Lors de l’Assemblée Générale de RIUESS et en termes d’administration de l’association, on peut noter le passage de relais de Michel Abhervé, investi de longue date dans le réseau, à Melaine Cervera, sociologue à l’Université de Lorraine, pour la trésorerie de l’association d’une part, et l’annonce des XXIVe Rencontres qui sont organisées par la chaire ESS de Lyon sur la thématique : « L’ESS au travail ! », les 26, 27 et 28 mai 2025, d’autre part.

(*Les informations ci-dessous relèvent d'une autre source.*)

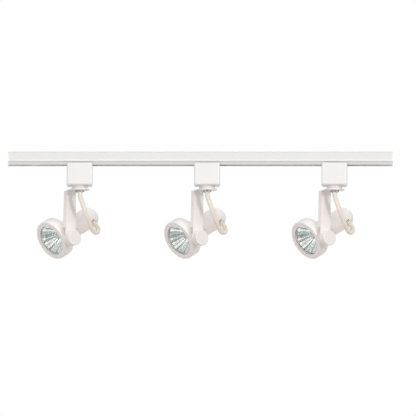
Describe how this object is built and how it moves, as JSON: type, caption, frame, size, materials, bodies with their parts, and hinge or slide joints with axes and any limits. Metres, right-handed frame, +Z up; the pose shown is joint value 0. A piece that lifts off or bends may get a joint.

Perspectives et avenir de l'ESS
Enfin et surtout, les travaux présentés lors des XXIIIe rencontres du RIUESS ont démontré à nouveau, la vitalité de la recherche en ESS en France et à l’international ainsi que la diversité des thématiques abordées lorsque la question politique est de nouveau soulevée : mode de subsistance, mode de coopération et d’entrepreneuriat collectif, enjeux du numérique, enjeux éducatifs, dynamiques de soustraction au capitalisme, enjeux juridiques, mode de gouvernement et de gouvernance, enjeux territoriaux et nouvelles formes d’action publique et politique... Le foisonnement de travaux et la pluralité des disciplines mobilisées révèlent au demeurant à la fois l’aboutissement, la complexité, l’ambition et le tâtonnement des réponses empiriques et théoriques aux bouleversements d’ampleur que connaissent les sociétés démocratiques et, au regard des apports des plénières et à l’heure des prévisions de publication collective qui découleront du colloque, que l’ESS contribue à des politiques d’émancipation en devenir associant attention au vivant, participation, communs et solidarité démocratique.